Yelp is paradigmatic of the Internet under capitalism. “Non-work” activity on the Internet—from having your image used to advertise “liked” items to your “friends” on Facebook to paying money to post photos and profiles on Match.com 11—is increasingly and efficiently being channeled toward profit production. Indeed, the hugely popular website Pinterest, whose users “pin” and re-pin favored content and thus operate as the “seed” of brand outreach, has been described as “the first social media channel made for marketing [italics in original].”12 Similarly, companies such as Frito-Lay and Samuel Adams have enlisted customers via social media to provide ideas for new products, delegating previously remunerated work that had gone to market researchers to the customers themselves.13 Perhaps boldest of all, the personal data collection company Acxiom recently invited users to update their own (frequently erroneous) marketing profiles, encouraging users to facilitate their own monitoring and manipulation through volunteering personal data that marketers would otherwise have to (often surreptitiously) extract.14

Indeed, given who profits from online social production, it is unsurprising that this work often, as with Yelp, doubles as a labor disciplining device, either implicitly (as increased unpaid work reduces overall wages) or through the explicit justification of work ethicist or consumerist ideologies.
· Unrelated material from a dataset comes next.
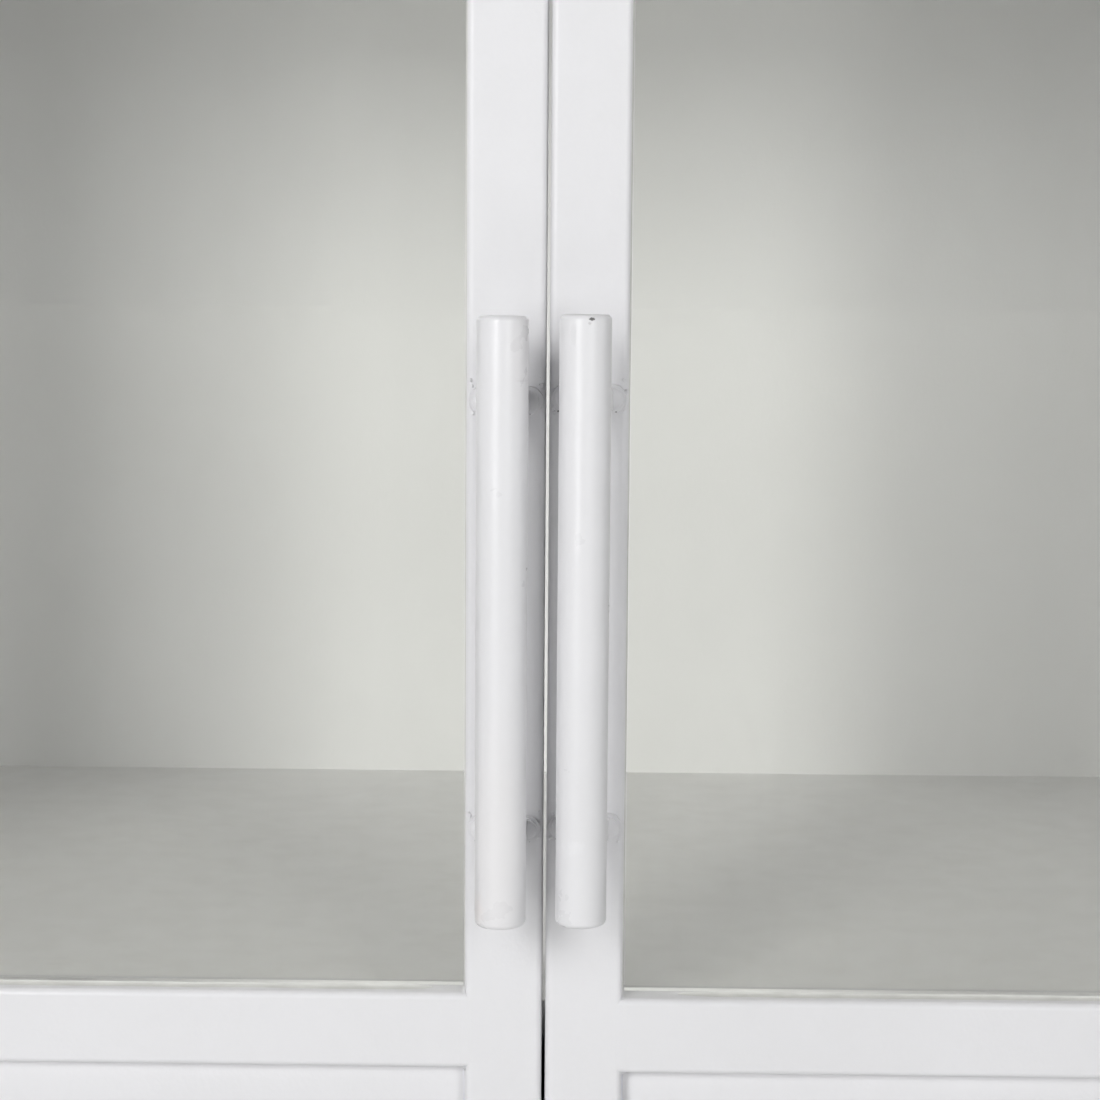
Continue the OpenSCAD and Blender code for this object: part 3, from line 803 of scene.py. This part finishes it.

While consumers demanded “good service” long before the Internet, it is emblematic of the Internet that it works well when it comes to intensifying worker productivity whereas, as shown by Hindman, it is effectively useless in the traditionally “political” realm. This is not an indictment of the Internet per se but only shows that technologies take much of their meaning from their institutional contexts.15 That is, it is because we are slaves to capital that we are, a fortiori, slaves, or “hostages” in Baudrillard’s more apt term, to the Internet.16 While liberating ourselves from capitalism would not guarantee our liberation from technology, our liberation from capitalism can be a necessary, though not sufficient, step toward our being able to determine the character of our relationship to technology. Indeed, merely being able to discuss and choose what society’s purpose should be, and thereby the desired ends of our activity vis-à-vis technology within society, would produce an opening that capital’s rule does not currently encourage.